## [What you have to do]
Return, exactly as written, every line from the first line of the data below through the line that contains "self.tree = material.node_tree".

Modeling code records
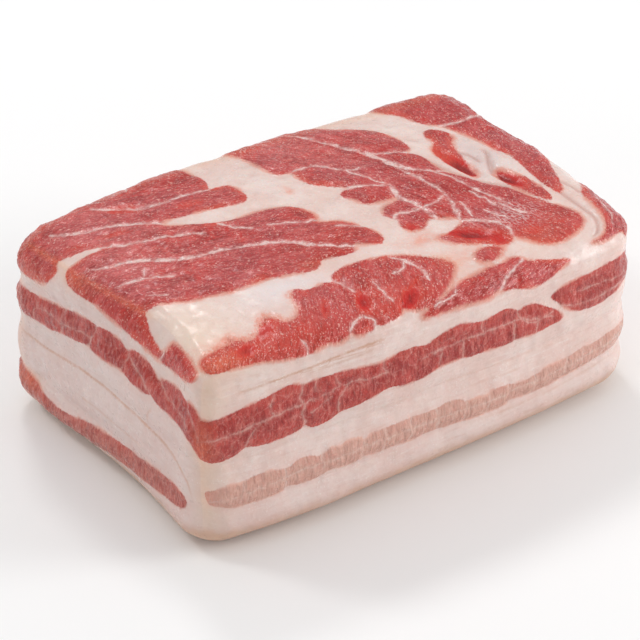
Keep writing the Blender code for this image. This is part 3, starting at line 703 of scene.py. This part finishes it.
# ---------------------------------------------------------------- materials
class Nodes:
    """Short ways to make shader nodes."""

    def __init__(self, material):
        self.tree = material.node_tree

    def put(self, kind, links=(), **settings):
        node = self.tree.nodes.new(kind)
        for key, value in settings.items():
            setattr(node, key, value)
        for key, value in dict(links).items():
            self.set(node.inputs[key], value)
        return node

    def set(self, socket, value):
        if isinstance(value, bpy.types.NodeSocket):
            self.tree.links.new(value, socket)
        else:
            socket.default_value = value

    def attribute(self, name):
        return self.put("ShaderNodeAttribute", attribute_name=name).outputs["Fac"]

    def vector(self, name):
        return self.put("ShaderNodeAttribute", attribute_name=name).outputs["Vector"]

    def math(self, operation, a, b=0.0, clamp=False):
        return self.put("ShaderNodeMath", {0: a, 1: b}, operation=operation, use_clamp=clamp).outputs[0]

    def add(self, a, b):
        return self.math("ADD", a, b)

    def less(self, a, b):
        return self.math("SUBTRACT", a, b)

    def times(self, a, b):
        return self.math("MULTIPLY", a, b)

    def most(self, a, b):
        return self.math("MAXIMUM", a, b)

    def ramp(self, x, low, high, to_low=0.0, to_high=1.0, kind="SMOOTHSTEP"):
        return self.put("ShaderNodeMapRange", {"Value": x, "From Min": low, "From Max": high, "To Min": to_low, "To Max": to_high},
                        interpolation_type=kind).outputs[0]

    def noise(self, vector, scale, detail=2.0, roughness=0.5, distortion=0.0):
        return self.put("ShaderNodeTexNoise", {"Vector": vector, "Scale": scale, "Detail": detail, "Roughness": roughness,
                                               "Distortion": distortion}).outputs["Fac"]

    def cells(self, vector, scale, feature="F1", randomness=1.0):
        return self.put("ShaderNodeTexVoronoi", {"Vector": vector, "Scale": scale, "Randomness": randomness}, feature=feature).outputs[0]

    def add_noise(self, vector, place):
        """The vector pushed about by a soft noise, so that cells get curved edges."""
        push = self.put("ShaderNodeTexNoise", {"Vector": place, "Scale": 0.35, "Detail": 2.0}).outputs["Color"]
        push = self.put("ShaderNodeVectorMath", {0: push, 3: 0.9}, operation="SCALE").outputs[0]
        return self.put("ShaderNodeVectorMath", {0: vector, 1: push}, operation="ADD").outputs[0]

    def stretch(self, vector, x, y, z):
        return self.put("ShaderNodeMapping", {"Vector": vector, "Scale": (x, y, z)}).outputs[0]

    def mix(self, share, one, other, blend="MIX"):
        node = self.put("ShaderNodeMix", data_type="RGBA", blend_type=blend)
        for socket, value in ((node.inputs[0], share), (node.inputs[6], one), (node.inputs[7], other)):
            self.set(socket, (*value, 1.0) if isinstance(value, tuple) else value)
        return node.outputs[2]


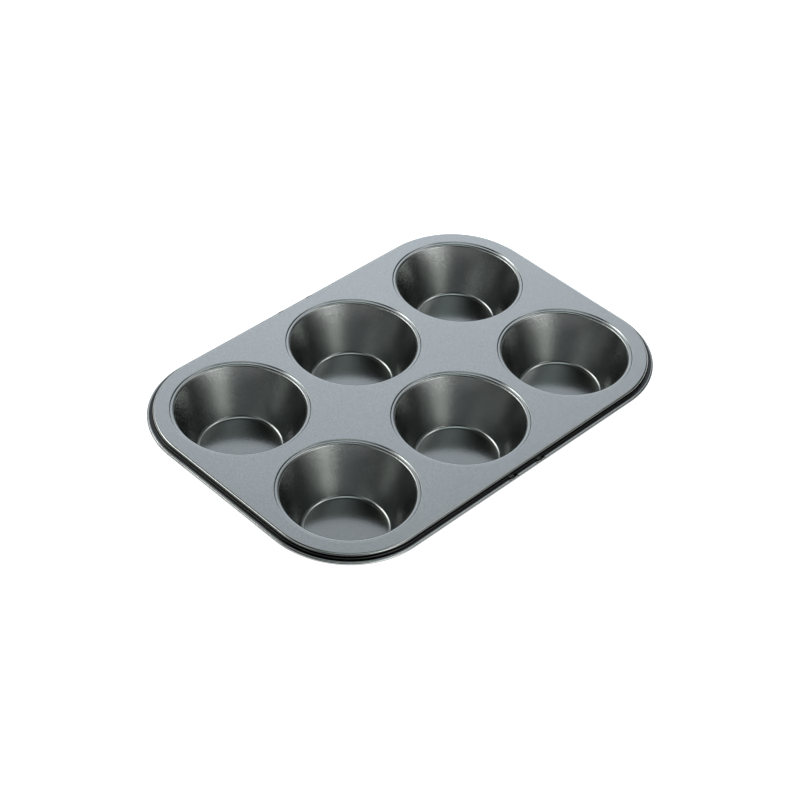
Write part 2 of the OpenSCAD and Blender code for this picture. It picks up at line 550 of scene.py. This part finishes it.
@dataclass
class Nodes:
    """Shorthand for making and linking nodes in one node tree."""

    tree: bpy.types.NodeTree

    def new(self, kind: str, **values: object) -> bpy.types.Node:
        """Makes a node.

        Args:
            kind: The node's type name.
            **values: Properties of the node. A name that is one of its inputs, with spaces as underscores,
                sets that input, or links it where the value is a socket.

        Returns:
            The node.
        """
        node = self.tree.nodes.new(kind)
        for name, value in values.items():
            if hasattr(node, name) and name not in ("inputs", "outputs"):
                setattr(node, name, value)
        for name, value in values.items():
            label = name.replace("_", " ")
            if not hasattr(node, name) and label in node.inputs:
                self.set(node.inputs[label], value)
        return node

    def set(self, socket: bpy.types.NodeSocket, value: object) -> None:
        """Sets an input's value, or links it where the value is a socket."""
        if isinstance(value, bpy.types.NodeSocket):
            self.tree.links.new(value, socket)
        else:
            socket.default_value = value

    def math(self, operation: str, *values: object) -> bpy.types.NodeSocket:
        """Makes a Math node on the values and gives its result."""
        node = self.tree.nodes.new("ShaderNodeMath")
        node.operation = operation
        for socket, value in zip(node.inputs, values):
            self.set(socket, value)
        return node.outputs[0]

    def vector(self, operation: str, *values: object) -> bpy.types.Node:
        """Makes a Vector Math node on the values."""
        node = self.tree.nodes.new("ShaderNodeVectorMath")
        node.operation = operation
        for socket, value in zip(node.inputs, values):
            self.set(socket, value)
        return node

    def scaled(self, vector: object, factor: object) -> bpy.types.NodeSocket:
        """Gives a vector or colour times a factor."""
        node = self.vector("SCALE", vector)
        self.set(node.inputs["Scale"], factor)
        return node.outputs[0]

    def spread(self, value: bpy.types.NodeSocket, low: float, high: float) -> bpy.types.NodeSocket:
        """Spreads a value from 0 to 1 over low to high."""
        return self.new("ShaderNodeMapRange", Value=value, To_Min=low, To_Max=high).outputs["Result"]

    def fade(self, value: bpy.types.NodeSocket, start: object, end: object) -> bpy.types.NodeSocket:
        """Fades smoothly from 0 where the value is start to 1 where it is end."""
        node = self.new("ShaderNodeMapRange", interpolation_type="SMOOTHSTEP", Value=value, From_Min=start,
                        From_Max=end)
        return node.outputs["Result"]

    def length(self, *parts: bpy.types.NodeSocket) -> bpy.types.NodeSocket:
        """Gives the root of the sum of two parts' squares."""
        squares = [self.math("MULTIPLY", part, part) for part in parts]
        return self.math("SQRT", self.math("ADD", *squares))

    def blend(self, share: bpy.types.NodeSocket, one: object, two: object) -> bpy.types.NodeSocket:
        """Mixes two colours, given as sockets or as numbers, by a share of the second."""
        node = self.new("ShaderNodeMix", data_type="RGBA")
        self.set(node.inputs["Factor"], share)
        for socket, colour in ((node.inputs[6], one), (node.inputs[7], two)):
            self.set(socket, colour if isinstance(colour, bpy.types.NodeSocket) else (*colour, 1.0))
        return node.outputs[2]

    def mix(self, share: bpy.types.NodeSocket, one: bpy.types.NodeSocket, two: bpy.types.NodeSocket
            ) -> bpy.types.NodeSocket:
        """Mixes two values by a share of the second."""
        node = self.tree.nodes.new("ShaderNodeMix")
        for socket, value in ((node.inputs[0], share), (node.inputs[2], one), (node.inputs[3], two)):
            self.set(socket, value)
        return node.outputs[0]


def new_material(name: str) -> tuple[bpy.types.Material, Nodes]:
    """Makes an empty material and gives it with its nodes."""
    material = bpy.data.materials.new(name)
    material.use_nodes = True
    material.node_tree.nodes.clear()
    return material, Nodes(material.node_tree)


def toward(azimuth: float, elevation: float) -> Vector:
    """Gives the direction to an azimuth, in degrees to the right from the front, and an elevation."""
    around, above = math.radians(azimuth), math.radians(elevation)
    across = math.cos(above)
    return Vector((math.sin(around) * across, -math.cos(around) * across, math.sin(above)))


def shader_group(name: str, inputs: dict[str, tuple[str, object]], outputs: dict[str, str]
                 ) -> tuple[Nodes, bpy.types.Node, bpy.types.Node]:
    """Starts a shader node group.

    Args:
        name: The group's name.
        inputs: For each input its kind of socket and its default.
        outputs: For each output its kind of socket.

    Returns:
        The group's nodes, its input node and its output node.
    """
    tree = bpy.data.node_groups.new(name, "ShaderNodeTree")
    for label, (kind, default) in inputs.items():
        socket = tree.interface.new_socket(name=label, in_out="INPUT", socket_type=kind)
        if default is not None:
            socket.default_value = default
    for label, kind in outputs.items():
        tree.interface.new_socket(name=label, in_out="OUTPUT", socket_type=kind)
    return Nodes(tree), tree.nodes.new("NodeGroupInput"), tree.nodes.new("NodeGroupOutput")


def peel_group() -> bpy.types.NodeTree:
    """Makes the group for the coating's orange peel: a height that rolls gently, with finer grain on it.

    Returns:
        The group, from a place and a size of the grain to a height.
    """
    nodes, given, made = shader_group(
        "orange_peel",
        {"Place": ("NodeSocketVector", None), "Scale": ("NodeSocketFloat", 900.0),
         "Fine": ("NodeSocketFloat", 0.35)},
        {"Height": "NodeSocketFloat"},
    )
    broad = nodes.new("ShaderNodeTexNoise", Vector=given.outputs["Place"], Scale=given.outputs["Scale"],
                      Detail=1.0, Roughness=0.4)
    fine_scale = nodes.math("MULTIPLY", given.outputs["Scale"], FINE_GRAIN)
    fine = nodes.new("ShaderNodeTexNoise", Vector=given.outputs["Place"], Scale=fine_scale, Detail=1.0,
                     Roughness=0.5)
    height = nodes.math("MULTIPLY_ADD", fine.outputs["Fac"], given.outputs["Fine"], broad.outputs["Fac"])
    nodes.set(made.inputs["Height"], height)
    return nodes.tree


def flake_group() -> bpy.types.NodeTree:
    """Makes the group for the metal flakes in the coating.

    The surface is cut into small cells. Each has a random brightness, and a facing that is the surface's
    own plus a random vector times the spread.

    Returns:
        The group, from a place, a scale and a spread to a brightness and a facing.
    """
    nodes, given, made = shader_group(
        "metal_flakes",
        {"Place": ("NodeSocketVector", None), "Scale": ("NodeSocketFloat", 2500.0),
         "Spread": ("NodeSocketFloat", 0.1)},
        {"Brightness": "NodeSocketFloat", "Facing": "NodeSocketVector"},
    )
    cells = nodes.new("ShaderNodeTexVoronoi", Vector=given.outputs["Place"], Scale=given.outputs["Scale"])
    centred = nodes.vector("SUBTRACT", cells.outputs["Color"], (0.5, 0.5, 0.5))
    lean = nodes.scaled(centred.outputs[0], given.outputs["Spread"])
    surface = nodes.new("ShaderNodeNewGeometry")
    facing = nodes.vector("ADD", surface.outputs["Normal"], lean)
    unit = nodes.vector("NORMALIZE", facing.outputs[0])
    split = nodes.new("ShaderNodeSeparateColor", Color=cells.outputs["Color"])
    nodes.set(made.inputs["Brightness"], split.outputs[0])
    nodes.set(made.inputs["Facing"], unit.outputs[0])
    return nodes.tree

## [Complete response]
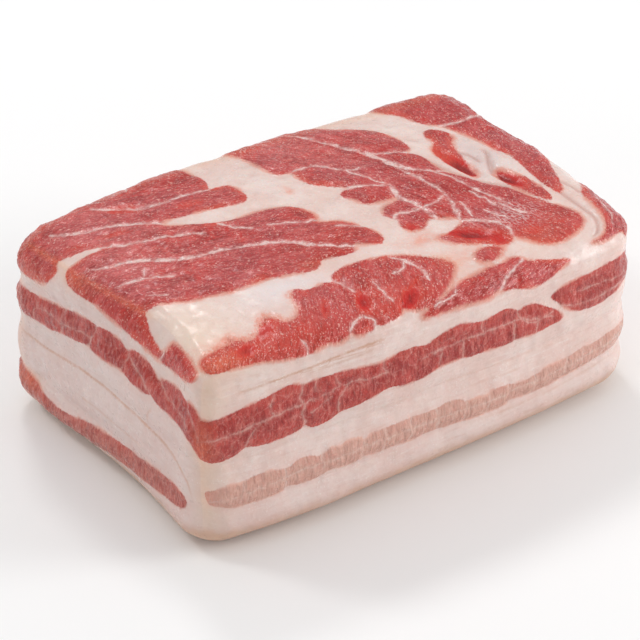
Keep writing the Blender code for this image. This is part 3, starting at line 703 of scene.py. This part finishes it.
# ---------------------------------------------------------------- materials
class Nodes:
    """Short ways to make shader nodes."""

    def __init__(self, material):
        self.tree = material.node_tree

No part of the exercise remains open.